Aim of the task |
Gather from the listing below each line that includes the word "bends", and copy it.

Records to use |
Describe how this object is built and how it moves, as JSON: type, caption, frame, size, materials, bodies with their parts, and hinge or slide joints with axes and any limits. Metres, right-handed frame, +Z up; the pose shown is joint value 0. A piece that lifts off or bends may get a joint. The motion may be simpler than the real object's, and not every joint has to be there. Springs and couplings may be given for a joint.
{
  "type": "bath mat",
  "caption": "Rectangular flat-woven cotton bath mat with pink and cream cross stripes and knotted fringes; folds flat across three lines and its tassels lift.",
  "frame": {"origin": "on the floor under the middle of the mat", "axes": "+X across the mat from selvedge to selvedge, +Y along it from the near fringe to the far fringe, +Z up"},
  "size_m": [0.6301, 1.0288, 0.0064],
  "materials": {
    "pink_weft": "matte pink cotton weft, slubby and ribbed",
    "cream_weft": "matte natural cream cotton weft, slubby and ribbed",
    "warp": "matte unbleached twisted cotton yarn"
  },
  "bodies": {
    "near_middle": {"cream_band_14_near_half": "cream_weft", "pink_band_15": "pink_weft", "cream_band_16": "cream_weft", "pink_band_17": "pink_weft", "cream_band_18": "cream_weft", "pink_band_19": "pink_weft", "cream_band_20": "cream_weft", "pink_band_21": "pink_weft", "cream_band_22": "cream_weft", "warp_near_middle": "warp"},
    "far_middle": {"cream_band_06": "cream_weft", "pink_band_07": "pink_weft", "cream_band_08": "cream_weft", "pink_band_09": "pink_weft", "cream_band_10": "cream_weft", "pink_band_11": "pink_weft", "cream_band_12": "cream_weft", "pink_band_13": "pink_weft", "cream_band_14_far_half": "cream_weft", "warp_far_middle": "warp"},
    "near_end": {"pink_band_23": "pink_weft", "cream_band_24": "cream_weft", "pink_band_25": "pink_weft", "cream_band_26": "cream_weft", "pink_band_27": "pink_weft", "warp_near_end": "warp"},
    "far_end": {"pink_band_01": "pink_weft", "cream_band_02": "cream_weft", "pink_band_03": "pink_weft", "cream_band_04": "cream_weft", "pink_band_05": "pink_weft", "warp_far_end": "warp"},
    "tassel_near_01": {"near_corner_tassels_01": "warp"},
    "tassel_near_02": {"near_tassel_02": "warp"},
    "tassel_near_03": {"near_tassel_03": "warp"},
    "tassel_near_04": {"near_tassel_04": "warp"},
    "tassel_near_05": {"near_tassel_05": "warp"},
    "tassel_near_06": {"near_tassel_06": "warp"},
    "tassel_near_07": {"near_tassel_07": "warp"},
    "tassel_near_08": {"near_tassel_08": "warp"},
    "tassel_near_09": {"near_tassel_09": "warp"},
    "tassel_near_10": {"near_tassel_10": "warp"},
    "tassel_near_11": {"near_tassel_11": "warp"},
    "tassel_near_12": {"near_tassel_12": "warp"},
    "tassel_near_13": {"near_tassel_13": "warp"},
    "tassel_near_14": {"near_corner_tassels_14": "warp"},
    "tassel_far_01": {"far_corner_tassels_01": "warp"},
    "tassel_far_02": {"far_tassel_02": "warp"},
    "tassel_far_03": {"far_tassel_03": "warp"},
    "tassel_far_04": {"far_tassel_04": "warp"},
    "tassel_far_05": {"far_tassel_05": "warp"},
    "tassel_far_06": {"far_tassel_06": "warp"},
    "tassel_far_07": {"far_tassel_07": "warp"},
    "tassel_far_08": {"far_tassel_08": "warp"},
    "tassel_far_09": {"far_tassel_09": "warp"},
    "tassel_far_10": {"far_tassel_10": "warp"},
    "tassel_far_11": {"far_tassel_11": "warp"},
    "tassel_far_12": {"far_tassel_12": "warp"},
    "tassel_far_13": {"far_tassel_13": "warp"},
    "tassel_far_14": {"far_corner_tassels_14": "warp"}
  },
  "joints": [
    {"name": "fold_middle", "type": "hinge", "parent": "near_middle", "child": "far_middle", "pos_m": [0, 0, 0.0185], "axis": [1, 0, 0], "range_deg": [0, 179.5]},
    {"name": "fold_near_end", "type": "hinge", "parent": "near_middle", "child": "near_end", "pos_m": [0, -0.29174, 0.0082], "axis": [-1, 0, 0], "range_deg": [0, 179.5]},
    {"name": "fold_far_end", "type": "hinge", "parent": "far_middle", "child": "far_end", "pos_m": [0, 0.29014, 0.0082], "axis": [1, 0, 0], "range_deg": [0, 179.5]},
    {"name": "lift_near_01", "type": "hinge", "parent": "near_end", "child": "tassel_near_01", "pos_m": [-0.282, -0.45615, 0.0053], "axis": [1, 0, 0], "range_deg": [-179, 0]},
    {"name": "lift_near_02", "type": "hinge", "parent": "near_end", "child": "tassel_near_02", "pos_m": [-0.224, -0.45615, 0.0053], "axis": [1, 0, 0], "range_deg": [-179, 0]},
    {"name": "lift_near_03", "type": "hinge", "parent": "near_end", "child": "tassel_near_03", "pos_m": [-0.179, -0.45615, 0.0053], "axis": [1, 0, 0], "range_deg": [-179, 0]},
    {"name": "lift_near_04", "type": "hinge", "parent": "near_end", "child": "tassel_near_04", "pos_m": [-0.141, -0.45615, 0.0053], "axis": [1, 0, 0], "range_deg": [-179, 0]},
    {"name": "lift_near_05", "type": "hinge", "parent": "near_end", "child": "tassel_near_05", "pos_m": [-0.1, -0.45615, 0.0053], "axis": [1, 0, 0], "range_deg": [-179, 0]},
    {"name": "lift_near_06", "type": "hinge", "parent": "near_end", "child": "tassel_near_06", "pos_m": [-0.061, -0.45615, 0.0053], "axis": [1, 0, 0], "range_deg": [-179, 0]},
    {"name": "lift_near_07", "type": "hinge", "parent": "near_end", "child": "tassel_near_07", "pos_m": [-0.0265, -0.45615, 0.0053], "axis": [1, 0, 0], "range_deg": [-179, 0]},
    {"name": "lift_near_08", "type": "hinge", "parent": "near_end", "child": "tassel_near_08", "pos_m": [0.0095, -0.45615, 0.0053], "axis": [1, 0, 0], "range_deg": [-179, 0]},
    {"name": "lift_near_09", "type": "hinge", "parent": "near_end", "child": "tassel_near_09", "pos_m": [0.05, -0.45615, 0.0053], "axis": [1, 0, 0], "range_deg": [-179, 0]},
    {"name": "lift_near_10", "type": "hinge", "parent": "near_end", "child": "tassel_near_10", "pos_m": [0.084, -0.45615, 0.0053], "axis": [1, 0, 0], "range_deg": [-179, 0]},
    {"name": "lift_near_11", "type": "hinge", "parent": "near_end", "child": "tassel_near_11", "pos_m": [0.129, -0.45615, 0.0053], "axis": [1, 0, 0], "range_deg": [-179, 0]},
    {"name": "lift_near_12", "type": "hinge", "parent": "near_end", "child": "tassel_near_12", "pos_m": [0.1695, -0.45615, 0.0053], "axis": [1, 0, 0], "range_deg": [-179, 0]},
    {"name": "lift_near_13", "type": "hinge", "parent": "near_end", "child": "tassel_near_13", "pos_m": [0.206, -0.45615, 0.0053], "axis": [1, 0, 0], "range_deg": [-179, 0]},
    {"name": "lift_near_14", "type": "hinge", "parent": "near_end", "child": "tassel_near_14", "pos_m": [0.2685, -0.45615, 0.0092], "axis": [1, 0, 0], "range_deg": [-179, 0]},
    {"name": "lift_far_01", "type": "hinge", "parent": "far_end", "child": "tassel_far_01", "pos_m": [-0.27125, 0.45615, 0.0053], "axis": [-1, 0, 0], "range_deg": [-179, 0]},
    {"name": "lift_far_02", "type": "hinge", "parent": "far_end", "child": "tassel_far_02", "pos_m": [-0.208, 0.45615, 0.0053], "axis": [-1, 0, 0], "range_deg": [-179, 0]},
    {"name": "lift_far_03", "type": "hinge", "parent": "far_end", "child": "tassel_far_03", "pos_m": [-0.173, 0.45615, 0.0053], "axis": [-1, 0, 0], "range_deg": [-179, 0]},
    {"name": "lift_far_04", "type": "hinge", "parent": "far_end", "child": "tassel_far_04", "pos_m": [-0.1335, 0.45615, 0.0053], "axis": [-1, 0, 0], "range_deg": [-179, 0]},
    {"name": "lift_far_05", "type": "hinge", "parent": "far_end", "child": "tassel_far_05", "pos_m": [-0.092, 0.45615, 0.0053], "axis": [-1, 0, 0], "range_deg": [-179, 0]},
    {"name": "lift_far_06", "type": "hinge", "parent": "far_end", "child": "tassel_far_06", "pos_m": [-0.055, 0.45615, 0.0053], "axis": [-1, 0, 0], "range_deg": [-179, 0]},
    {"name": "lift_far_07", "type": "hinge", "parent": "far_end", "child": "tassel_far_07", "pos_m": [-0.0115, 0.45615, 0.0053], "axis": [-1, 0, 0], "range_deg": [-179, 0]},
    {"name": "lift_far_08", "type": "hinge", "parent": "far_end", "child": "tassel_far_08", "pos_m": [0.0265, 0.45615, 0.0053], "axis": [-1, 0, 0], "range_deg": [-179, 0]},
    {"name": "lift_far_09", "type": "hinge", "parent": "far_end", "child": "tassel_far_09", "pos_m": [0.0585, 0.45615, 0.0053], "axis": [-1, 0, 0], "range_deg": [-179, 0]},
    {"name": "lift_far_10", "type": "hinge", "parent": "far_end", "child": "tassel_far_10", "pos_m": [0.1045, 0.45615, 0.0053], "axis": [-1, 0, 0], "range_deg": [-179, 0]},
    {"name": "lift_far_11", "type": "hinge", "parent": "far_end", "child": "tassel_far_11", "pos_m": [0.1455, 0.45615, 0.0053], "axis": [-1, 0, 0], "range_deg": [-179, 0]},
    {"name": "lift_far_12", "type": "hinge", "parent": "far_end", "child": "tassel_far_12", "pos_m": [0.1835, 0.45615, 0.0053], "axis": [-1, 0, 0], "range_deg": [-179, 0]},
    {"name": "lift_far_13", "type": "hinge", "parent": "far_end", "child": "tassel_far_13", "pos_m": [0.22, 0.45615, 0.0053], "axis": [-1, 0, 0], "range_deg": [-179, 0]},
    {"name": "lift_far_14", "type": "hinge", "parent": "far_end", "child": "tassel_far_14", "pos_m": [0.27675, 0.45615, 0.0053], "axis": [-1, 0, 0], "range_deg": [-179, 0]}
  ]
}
* * *
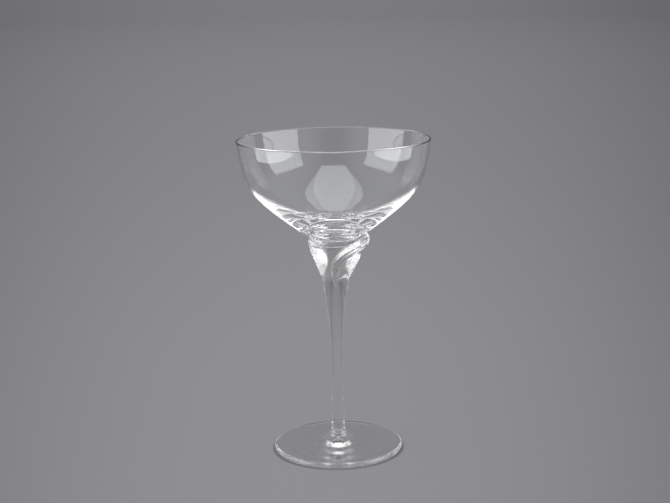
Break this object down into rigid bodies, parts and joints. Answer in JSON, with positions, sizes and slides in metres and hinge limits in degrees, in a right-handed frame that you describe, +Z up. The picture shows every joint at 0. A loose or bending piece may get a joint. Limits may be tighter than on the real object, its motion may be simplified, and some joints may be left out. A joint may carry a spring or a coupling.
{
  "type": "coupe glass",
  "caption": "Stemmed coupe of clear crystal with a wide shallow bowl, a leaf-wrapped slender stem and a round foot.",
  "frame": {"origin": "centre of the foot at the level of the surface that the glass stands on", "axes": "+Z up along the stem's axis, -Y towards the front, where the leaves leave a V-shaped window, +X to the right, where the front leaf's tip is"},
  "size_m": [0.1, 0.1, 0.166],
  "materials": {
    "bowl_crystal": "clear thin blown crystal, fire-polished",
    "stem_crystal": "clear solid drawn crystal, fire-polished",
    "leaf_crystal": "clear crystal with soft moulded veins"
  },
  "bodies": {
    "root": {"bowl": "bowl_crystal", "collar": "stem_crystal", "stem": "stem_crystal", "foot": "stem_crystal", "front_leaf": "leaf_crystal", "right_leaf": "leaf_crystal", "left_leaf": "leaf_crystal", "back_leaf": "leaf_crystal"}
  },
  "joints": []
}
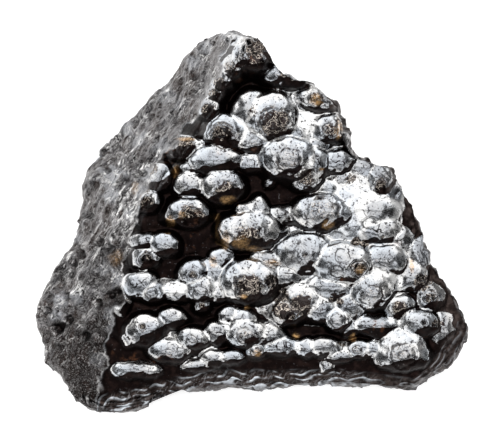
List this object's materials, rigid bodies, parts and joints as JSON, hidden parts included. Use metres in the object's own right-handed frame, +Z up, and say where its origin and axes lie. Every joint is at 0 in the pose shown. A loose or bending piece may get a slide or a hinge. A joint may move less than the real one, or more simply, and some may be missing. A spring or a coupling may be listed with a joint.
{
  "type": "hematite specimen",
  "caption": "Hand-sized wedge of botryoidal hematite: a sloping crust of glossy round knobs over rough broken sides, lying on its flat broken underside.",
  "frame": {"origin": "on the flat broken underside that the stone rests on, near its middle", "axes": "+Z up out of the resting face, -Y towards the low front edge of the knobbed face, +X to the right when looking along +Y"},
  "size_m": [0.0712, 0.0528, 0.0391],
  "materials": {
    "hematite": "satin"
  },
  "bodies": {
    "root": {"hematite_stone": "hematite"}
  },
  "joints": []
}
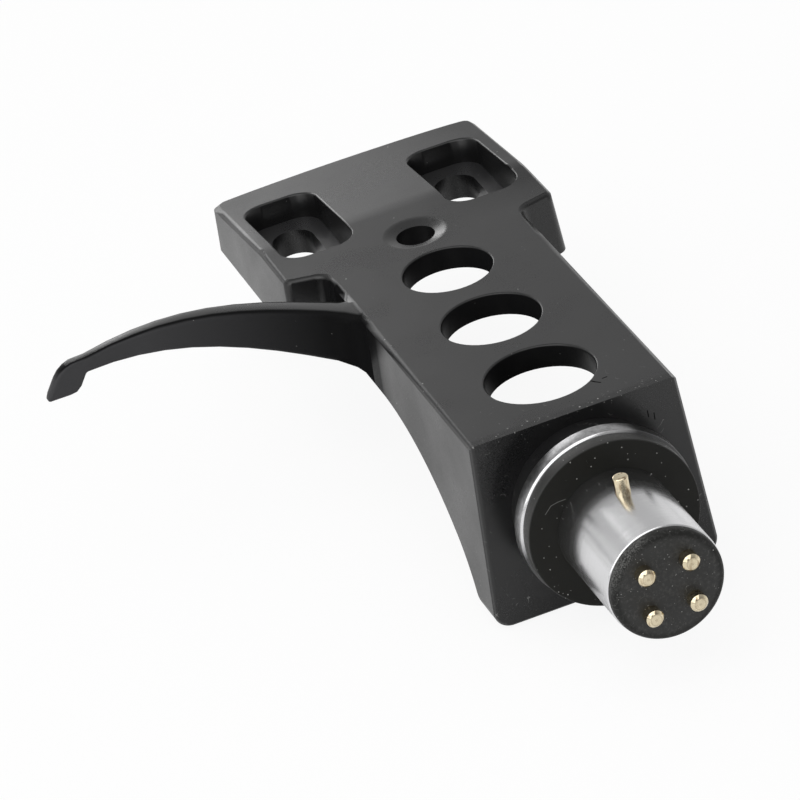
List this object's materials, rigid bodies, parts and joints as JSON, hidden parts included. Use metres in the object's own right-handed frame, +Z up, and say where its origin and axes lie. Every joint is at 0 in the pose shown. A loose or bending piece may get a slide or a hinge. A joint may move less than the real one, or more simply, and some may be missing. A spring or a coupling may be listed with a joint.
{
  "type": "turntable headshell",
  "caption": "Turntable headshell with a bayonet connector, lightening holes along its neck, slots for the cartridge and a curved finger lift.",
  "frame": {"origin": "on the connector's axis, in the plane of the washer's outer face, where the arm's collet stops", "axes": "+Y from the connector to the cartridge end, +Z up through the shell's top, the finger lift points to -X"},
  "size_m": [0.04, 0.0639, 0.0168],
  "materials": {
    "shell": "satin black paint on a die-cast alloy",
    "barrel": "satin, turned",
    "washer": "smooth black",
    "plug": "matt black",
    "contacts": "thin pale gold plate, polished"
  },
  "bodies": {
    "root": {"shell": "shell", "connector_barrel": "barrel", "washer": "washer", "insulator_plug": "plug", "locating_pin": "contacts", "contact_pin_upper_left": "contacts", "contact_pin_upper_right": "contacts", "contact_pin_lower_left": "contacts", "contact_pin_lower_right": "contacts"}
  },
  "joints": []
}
...
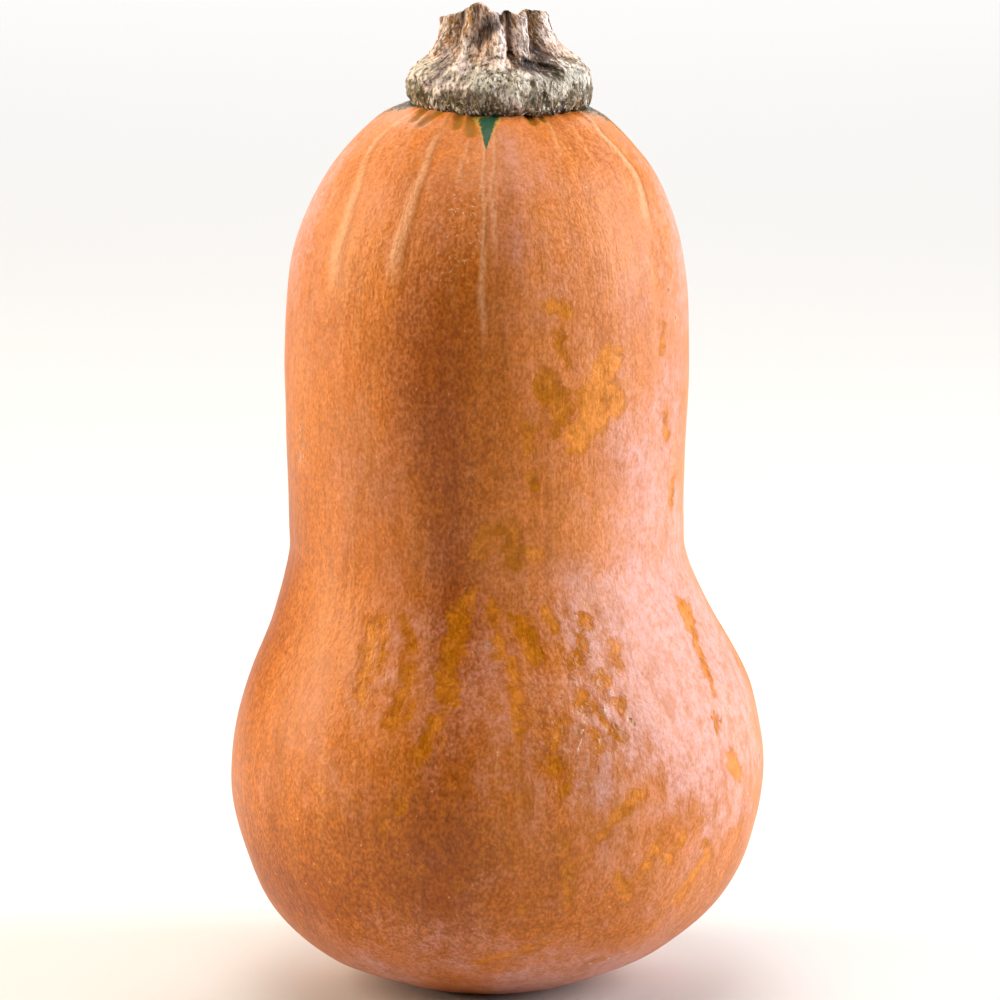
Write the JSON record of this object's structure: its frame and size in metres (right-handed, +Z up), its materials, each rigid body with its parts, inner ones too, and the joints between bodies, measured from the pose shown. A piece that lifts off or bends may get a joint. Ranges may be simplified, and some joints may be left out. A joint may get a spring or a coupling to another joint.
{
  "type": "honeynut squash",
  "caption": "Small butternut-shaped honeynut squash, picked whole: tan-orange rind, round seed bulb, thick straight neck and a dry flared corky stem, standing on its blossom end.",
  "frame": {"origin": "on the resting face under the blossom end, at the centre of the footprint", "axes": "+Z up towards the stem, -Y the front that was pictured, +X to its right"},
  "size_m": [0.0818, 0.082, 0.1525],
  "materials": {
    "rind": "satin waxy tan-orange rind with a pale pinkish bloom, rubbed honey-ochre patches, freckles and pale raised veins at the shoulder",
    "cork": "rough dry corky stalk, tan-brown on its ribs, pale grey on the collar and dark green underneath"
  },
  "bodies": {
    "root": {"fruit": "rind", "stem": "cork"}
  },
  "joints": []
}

Answer to the task |
Describe how this object is built and how it moves, as JSON: type, caption, frame, size, materials, bodies with their parts, and hinge or slide joints with axes and any limits. Metres, right-handed frame, +Z up; the pose shown is joint value 0. A piece that lifts off or bends may get a joint. The motion may be simpler than the real object's, and not every joint has to be there. Springs and couplings may be given for a joint.
Write the JSON record of this object's structure: its frame and size in metres (right-handed, +Z up), its materials, each rigid body with its parts, inner ones too, and the joints between bodies, measured from the pose shown. A piece that lifts off or bends may get a joint. Ranges may be simplified, and some joints may be left out. A joint may get a spring or a coupling to another joint.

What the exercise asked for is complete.